Comparing the resulting function values in all six cases, we conclude that the least of them is $$0,$$ while the largest is $$\frac{1}{4}(a-c)^{2}.$$ These are the desired least and largest values of $$f,$$ subject to the conditions stated. They are attained, respectively, at the points

$(0,0, \pm 1),(0, \pm 1,0),( \pm 1,0,0), \text { and }\left( \pm 2^{-\frac{1}{2}}, 0, \pm 2^{-\frac{1}{2}}\right).$

Again, the use of Theorems 2 and 3 was redundant. However, we suggest as an exercise that the reader test the critical points of $$F$$ by using Theorem 2.

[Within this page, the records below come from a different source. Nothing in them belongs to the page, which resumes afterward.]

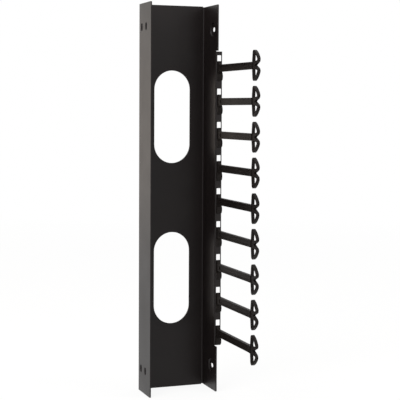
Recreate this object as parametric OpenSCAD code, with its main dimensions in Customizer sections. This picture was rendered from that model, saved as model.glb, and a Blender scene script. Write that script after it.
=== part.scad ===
// Vertical cable manager for server racks. A bent steel channel carries the
// cables, and nine moulded fingers hook into a slotted lip on its right flange.
// The origin is the centre of the channel's back face: +X right, -Y to the
// front, where the channel is open, and +Z up.

/* [Channel] */
// Height of the channel
channel_h = 521; // [500:1:900]
// Width over the two flanges
channel_w = 94.5; // [80:0.5:160]
// Depth of the flanges, from the back face to their front edges
flange_d = 53; // [51:0.5:90]
// Thickness of the steel sheet
sheet_t = 1.5; // [1:0.1:2]
// Inside radius of the two bends at the back
bend_r = 1.8; // [0.5:0.1:4]
// Radius of the flanges' free corners
corner_r = 1.5; // [0.5:0.5:5]
// How far the right flange stops short of the back at each end
right_inset = 1; // [0.2:0.1:5]

/* [Cable pass-throughs] */
// Width of each obround pass-through in the back
pass_w = 50.8; // [20:0.1:70]
// Height of each pass-through, over its round ends
pass_h = 125.5; // [80:0.5:200]
// Distance between the centres of the two pass-throughs
pass_pitch = 220; // [205:0.5:260]

/* [Mounting slots] */
// Width of the upright slots in the left flange
slot_w = 7.4; // [5:0.1:9]
// Length of the upright slots, end to end
slot_l = 10.6; // [9.5:0.1:16]
// Distance from the channel's end to the upright slots' centres
slot_end = 31.4; // [20:0.1:40]
// Depth of the rear line of upright slots, from the back face
rear_slot_d = 13.4; // [11:0.1:18]
// Distance between the rear and the front line of upright slots
slot_row_pitch = 18.8; // [12:0.1:22]
// Length of the level slot in each dimple of the right flange
level_slot_l = 10; // [7:0.1:12]
// Width of the level slots
level_slot_w = 6; // [4:0.1:6.5]
// Distance from the channel's end to the level slots' centres
level_slot_end = 33.2; // [25:0.1:40]
// Depth of the level slots' centres, from the back face
level_slot_d = 34.2; // [28:0.1:40]
// Diameter of the dimple round each level slot
dimple_dia = 20; // [17:0.1:22]
// How far each dimple stands out of the flange
dimple_h = 1.4; // [0.5:0.1:2]

/* [Finger lip] */
// Depth of the lip's front face, from the back face
lip_d = 46.5; // [40:0.5:50]
// How far the lip stands out beyond the right flange
lip_reach = 7.5; // [7.2:0.1:12]
// Inside radius of the lip's bend
lip_bend_r = 0.7; // [0.3:0.1:0.8]
// Lip left above the top window's centre and below the bottom one's
lip_margin = 19.8; // [18:0.1:21]
// Relief cut at each end of the lip
relief_w = 0.8; // [0.4:0.1:2]
// Width of the windows that the fingers hook into
window_w = 5.9; // [5:0.1:6]
// Height of the windows
window_h = 29.6; // [28:0.1:34]
// Distance from the flange's outer face to the windows' centre line
window_x = 3.7; // [3.6:0.05:4.1]
// Corner radius of the windows
window_r = 0.8; // [0.2:0.1:2]

/* [Fingers] */
// Number of fingers
finger_count = 9; // [2:1:9]
// Distance between fingers, one rack unit
finger_pitch = 44.45; // [42:0.05:46]
// Length of the arm, from the lip to the head
arm_l = 116.5; // [60:0.5:200]
// Height of the arm at its root
arm_h = 9.6; // [8:0.1:12]
// Height of the arm at its head
arm_tip_h = 9; // [7:0.1:11]
// Thickness of the arm
arm_t = 4.4; // [3.6:0.1:5.5]
// Height of the rims along the arm's top and bottom
rim_h = 1.9; // [1:0.1:2.5]
// Depth of the pocket on each side of the arm
pocket_d = 0.9; // [0.3:0.1:1.4]
// Corner radius of the pockets
pocket_r = 1.6; // [0.2:0.1:1.8]
// Radius of the fillets above and below the arm's root
fillet_r = 4; // [1:0.1:4.1]
// Radius of the round collar where the arm meets the head
collar_r = 3; // [2.8:0.1:3.6]

/* [Finger bases] */
// Thickness of the base above the arm
base_t = 2.2; // [1.2:0.1:3]
// Height of the base above the arm's centre line
base_up = 9.6; // [9.2:0.1:10]
// Height of the base below the arm's centre line
base_down = 17; // [15:0.1:17.2]
// Width of the rounded pad under the arm
pad_w = 7.4; // [5:0.1:7.4]
// How far the pad stands out of the lip
pad_t = 3.8; // [3.2:0.1:5]
// Thickness of the pad at its bottom edge
pad_edge_t = 0.8; // [0.4:0.1:2]
// Radius of the pad's bottom corners
pad_corner_r = 1.6; // [0.5:0.1:2.4]
// Distance of the arm's centre line below the window's centre
seat_drop = 2.6; // [1:0.1:3]
// Clearance round the neck in its window and behind the lip
fit_gap = 0.2; // [0.1:0.05:0.3]
// Thickness of the hook behind the lip
hook_t = 2.2; // [1.2:0.1:3]
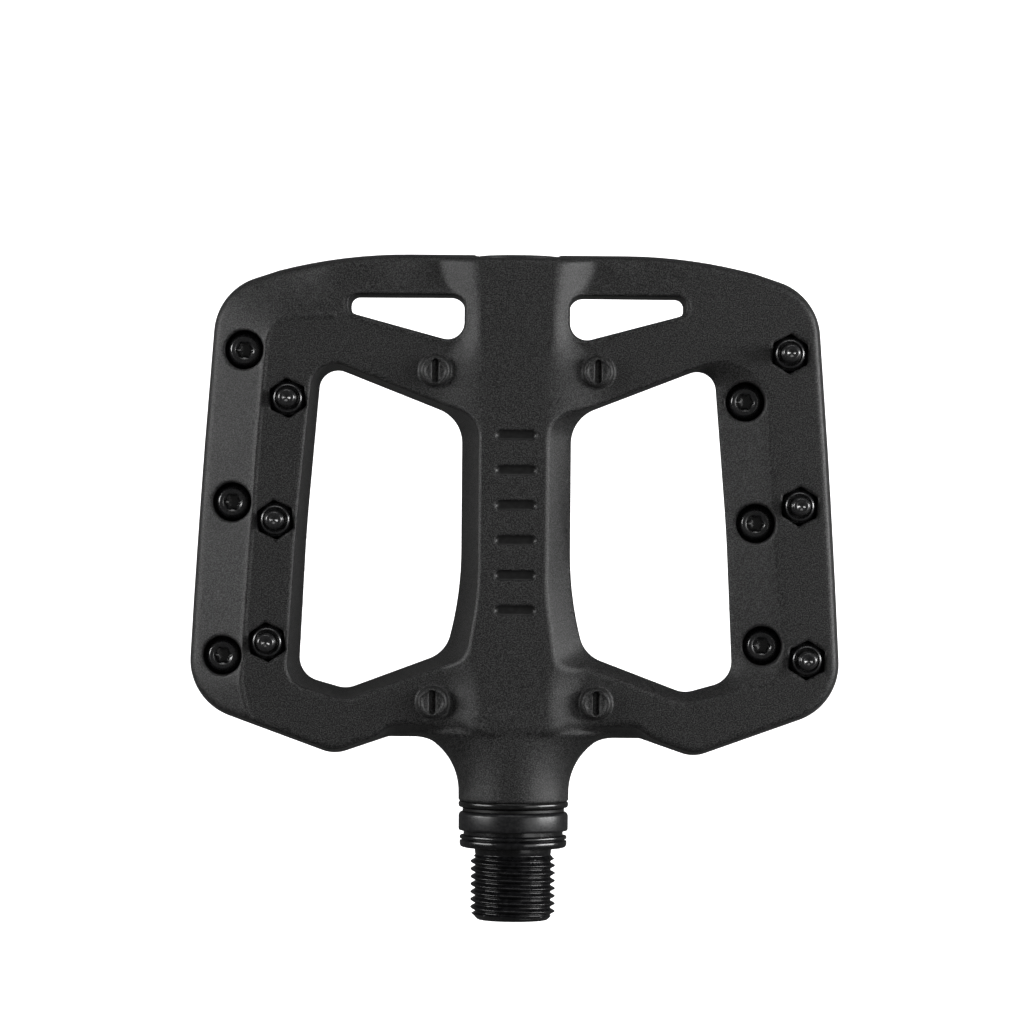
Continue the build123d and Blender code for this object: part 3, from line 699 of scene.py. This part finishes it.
def grain(material, size_mm, depth_mm, strength, dark, light, rough_low, rough_high, detail=3.0):
    """Adds a fine surface grain, with the colour and roughness varying a little with it."""
    tree = material.node_tree
    nodes, links = tree.nodes, tree.links
    shader = nodes["Principled BSDF"]
    place = nodes.new("ShaderNodeTexCoord")
    fine = nodes.new("ShaderNodeTexNoise")
    fine.inputs["Scale"].default_value = 1 / (size_mm * MM)
    fine.inputs["Detail"].default_value = detail
    fine.inputs["Roughness"].default_value = 0.6
    links.new(place.outputs["Object"], fine.inputs["Vector"])
    bump = nodes.new("ShaderNodeBump")
    bump.inputs["Strength"].default_value = strength
    bump.inputs["Distance"].default_value = depth_mm * MM
    links.new(fine.outputs["Fac"], bump.inputs["Height"])
    links.new(bump.outputs["Normal"], shader.inputs["Normal"])
    wide = nodes.new("ShaderNodeTexNoise")
    wide.inputs["Scale"].default_value = 1 / (size_mm * 1.5 * MM)
    wide.inputs["Detail"].default_value = 4.0
    links.new(place.outputs["Object"], wide.inputs["Vector"])
    ramp = nodes.new("ShaderNodeValToRGB")
    ramp.color_ramp.elements[0].position = 0.42
    ramp.color_ramp.elements[1].position = 0.63
    ramp.color_ramp.elements[0].color = (*dark, 1)
    ramp.color_ramp.elements[1].color = (*light, 1)
    links.new(wide.outputs["Fac"], ramp.inputs["Fac"])
    links.new(ramp.outputs["Color"], shader.inputs["Base Color"])
    spread = nodes.new("ShaderNodeMapRange")
    spread.inputs["From Min"].default_value = 0.3
    spread.inputs["From Max"].default_value = 0.7
    spread.inputs["To Min"].default_value = rough_low
    spread.inputs["To Max"].default_value = rough_high
    links.new(fine.outputs["Fac"], spread.inputs["Value"])
    links.new(spread.outputs["Result"], shader.inputs["Roughness"])
    return material


# Each slot's material, colour, roughness and other shader values, then the grain's size and depth in millimetres and
# its strength, its darkest and lightest colours, and its lowest and highest roughness
FINISHES = {
    "composite": (
        ("composite_grained", (0.03,) * 3, 0.5), {"specular": 0.45},
        (0.13, 0.07, 0.85, (0.0,) * 3, (0.066,) * 3, 0.3, 0.54),
    ),
    # the pressed bars' plastic is smoother, and its darker colour is painted shade of their shallow recess
    "pressed": (
        ("composite_smooth_painted_shade", (0.012,) * 3, 0.36), {},
        (0.4, 0.01, 0.3, (0.009,) * 3, (0.015,) * 3, 0.3, 0.42),
    ),
    "axle_steel": (
        ("axle_black", (0.008, 0.008, 0.0085), 0.2), {"specular": 0.6},
        (0.5, 0.004, 0.3, (0.004, 0.004, 0.0045), (0.011, 0.011, 0.012), 0.18, 0.28),
    ),
    "seal_rubber": (
        ("seal_dull", (0.012,) * 3, 0.34), {},
        (0.3, 0.01, 0.3, (0.008, 0.008, 0.009), (0.02, 0.02, 0.021), 0.26, 0.42),
    ),
    "bushing_plastic": (
        ("bushing_gloss", (0.01,) * 3, 0.2), {"specular": 0.55},
        (0.4, 0.004, 0.3, (0.006,) * 3, (0.014,) * 3, 0.14, 0.28),
    ),
    "washer_plastic": (
        ("washer_black", (0.01,) * 3, 0.35), {},
        (0.3, 0.005, 0.3, (0.006,) * 3, (0.012,) * 3, 0.3, 0.45),
    ),
    "pin_steel": (
        ("pin_black", (0.01, 0.01, 0.011), 0.2), {"specular": 1.0, "coat": 0.5, "coat_roughness": 0.14},
        (0.25, 0.006, 0.35, (0.007, 0.007, 0.008), (0.018, 0.018, 0.019), 0.16, 0.34),
    ),
    "nut_steel": (
        ("nut_black", (0.012, 0.012, 0.013), 0.22), {"specular": 1.0, "coat": 0.5, "coat_roughness": 0.14},
        (0.25, 0.006, 0.35, (0.008, 0.008, 0.009), (0.02, 0.02, 0.021), 0.18, 0.36),
    ),
    "bearing_steel": (
        ("bearing_ground", (0.6, 0.6, 0.62), 0.22), {"metallic": 1.0},
        (0.3, 0.003, 0.3, (0.5, 0.5, 0.52), (0.66, 0.66, 0.68), 0.18, 0.3),
    ),
    "ball_steel": (
        ("ball_polished", (0.75, 0.75, 0.77), 0.08), {"metallic": 1.0},
        (0.5, 0.001, 0.2, (0.7, 0.7, 0.72), (0.78, 0.78, 0.8), 0.05, 0.12),
    ),
    "cage_plastic": (
        ("cage_nylon", (0.4, 0.33, 0.2), 0.5), {},
        (0.3, 0.01, 0.3, (0.34, 0.28, 0.17), (0.44, 0.37, 0.23), 0.42, 0.6),
    ),
    "shield_rubber": (
        ("shield_black", (0.015,) * 3, 0.5), {},
        (0.25, 0.01, 0.3, (0.01,) * 3, (0.02,) * 3, 0.42, 0.6),
    ),
    "zinc_steel": (
        ("zinc_plated", (0.55, 0.56, 0.58), 0.32), {"metallic": 1.0},
        (0.4, 0.004, 0.3, (0.46, 0.47, 0.5), (0.62, 0.63, 0.64), 0.25, 0.42),
    ),
    "nylon": (
        ("insert_nylon", (0.7, 0.71, 0.73), 0.45), {},
        (0.3, 0.008, 0.3, (0.64, 0.65, 0.67), (0.76, 0.77, 0.78), 0.4, 0.55),
    ),
    "cap_plastic": (
        ("cap_moulded", (0.02, 0.02, 0.021), 0.45), {},
        (0.25, 0.03, 0.45, (0.012, 0.012, 0.013), (0.032, 0.032, 0.033), 0.36, 0.55),
    ),
}


def make_materials():
    """A procedural material for each finish, by its slot's name; the pressed bars have a smoother plastic, darkened as
    painted shade of their recess.
    """
    return {slot: grain(new_material(*base, **values), *grained) for slot, (base, values, grained) in FINISHES.items()}


def dress_cad_nodes(materials):
    """The CAD nodes that stay get the material of their slot."""
    slots = {row["node"]: row["material_slot"] for row in frame["record"]["subparts"]}
    for name, obj in frame["nodes"].items():
        obj.data.materials.clear()
        obj.data.materials.append(materials[slots[name]])


# ---------------------------------------------------------------- stage, light and camera
CAMERA_MIDDLE = (-0.62, 56.0)  # the point below the camera
CAMERA_HEIGHT = 800.0
PIXELS_PER_MM = 5.98  # at the axle's height, in a picture 1024 pixels wide
CAMERA_ROLL = 0.47
FLOOR_Z = -90.0


def emitter(name, size, place, target, power, colour=(1, 1, 1)):
    """A soft rectangular lamp aimed at a point; sizes and places are in millimetres."""
    lamp = bpy.data.lights.new(name, "AREA")
    lamp.shape = "RECTANGLE"
    lamp.size, lamp.size_y = size[0] * MM, size[1] * MM
    lamp.energy = power
    lamp.color = colour
    obj = bpy.data.objects.new(name, lamp)
    bpy.context.scene.collection.objects.link(obj)
    obj.location = Vector(place) * MM
    aim = (Vector(target) - Vector(place)).normalized()
    obj.rotation_euler = aim.to_track_quat("-Z", "Y").to_euler()


def make_stage():
    """A pale floor that lights nothing, a faint world that is white to the camera, and four soft lamps."""
    floor = mesh_object("floor", [(-2000, -2000, FLOOR_Z), (2000, -2000, FLOOR_Z), (2000, 2000, FLOOR_Z),
                                  (-2000, 2000, FLOOR_Z)], [(0, 1, 2, 3)], smooth=False)
    pale = new_material("floor_pale", (0.95, 0.95, 0.95), 0.9, specular=0.0)
    shader = pale.node_tree.nodes["Principled BSDF"]
    shader.inputs["Emission Color"].default_value = (1, 1, 1, 1)
    shader.inputs["Emission Strength"].default_value = 1.0
    floor.data.materials.append(pale)
    floor.visible_diffuse = False  # the pedal's dark edges don't mirror it
    floor.visible_glossy = False
    world = bpy.data.worlds.new("studio")
    bpy.context.scene.world = world
    world.use_nodes = True
    world.node_tree.nodes["Background"].inputs["Color"].default_value = (1, 1, 1, 1)
    nodes, links = world.node_tree.nodes, world.node_tree.links
    faint = nodes["Background"]
    faint.inputs["Strength"].default_value = 0.08
    backdrop = nodes.new("ShaderNodeBackground")
    backdrop.inputs["Color"].default_value = (1, 1, 1, 1)
    seen = nodes.new("ShaderNodeLightPath")
    mix = nodes.new("ShaderNodeMixShader")
    links.new(seen.outputs["Is Camera Ray"], mix.inputs["Fac"])
    links.new(faint.outputs["Background"], mix.inputs[1])
    links.new(backdrop.outputs["Background"], mix.inputs[2])
    links.new(mix.outputs["Shader"], nodes["World Output"].inputs["Surface"])
    target = (0, 56, 0)
    emitter("left_box", (180, 440), (-520, 160, 190), target, 2.1)
    emitter("right_box", (160, 440), (550, 110, 130), target, 3.3)
    emitter("top_box", (400, 400), (520, 60, 640), target, 0.9)
    emitter("far_box", (700, 200), (0, 760, 330), target, 0.8)


def make_camera():
    """The camera, straight above the pedal."""
    camera = bpy.data.cameras.new("camera")
    camera.sensor_width = 36
    camera.lens = PIXELS_PER_MM * CAMERA_HEIGHT / 1024 * camera.sensor_width
    camera.clip_start, camera.clip_end = 0.05, 20
    obj = bpy.data.objects.new("camera", camera)
    bpy.context.scene.collection.objects.link(obj)
    obj.location = Vector((*CAMERA_MIDDLE, CAMERA_HEIGHT)) * MM
    obj.rotation_euler = (0, 0, radians(CAMERA_ROLL))
    bpy.context.scene.camera = obj


bpy.context.scene.view_settings.view_transform = "Standard"
finishes = make_materials()
dress_cad_nodes(finishes)
make_platform(finishes["composite"], finishes["pressed"])
make_axle(finishes["axle_steel"])
make_rings(finishes["seal_rubber"], finishes["washer_plastic"], finishes["bushing_plastic"])
make_cap(finishes["cap_plastic"])
make_pins(finishes["pin_steel"], finishes["nut_steel"])
make_stage()
make_camera()
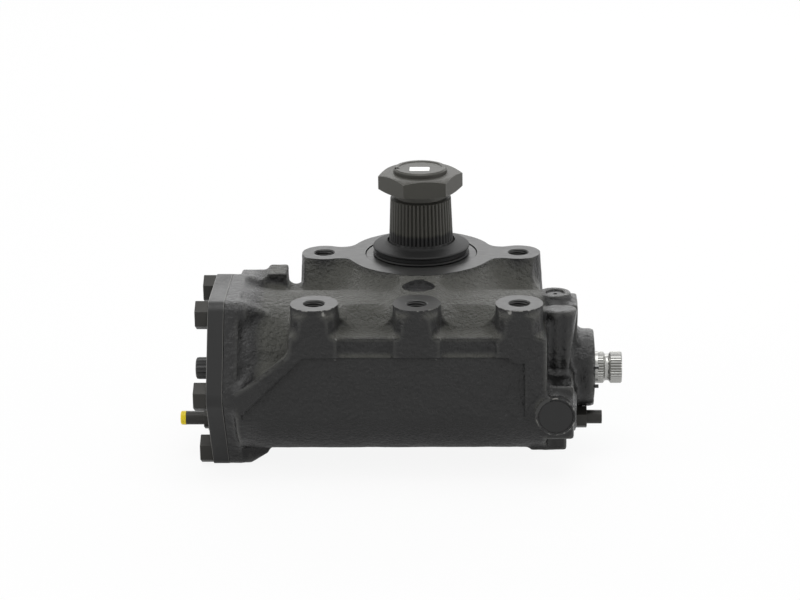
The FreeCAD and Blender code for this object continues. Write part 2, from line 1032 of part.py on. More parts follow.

Caution. Theorems 1 to 3 apply to functions of independent variables only. In Example (B), $$x, y, z$$ were made interdependent by the imposed equation

$x^{2}+y^{2}+z^{2}=1$

(which geometrically limits all to the surface of $$G_{\overrightarrow{0}}(1)$$ in $$E^{3}),$$ so that one of them, $$z,$$ could be eliminated. Only then can Theorems 1 to 3 be used.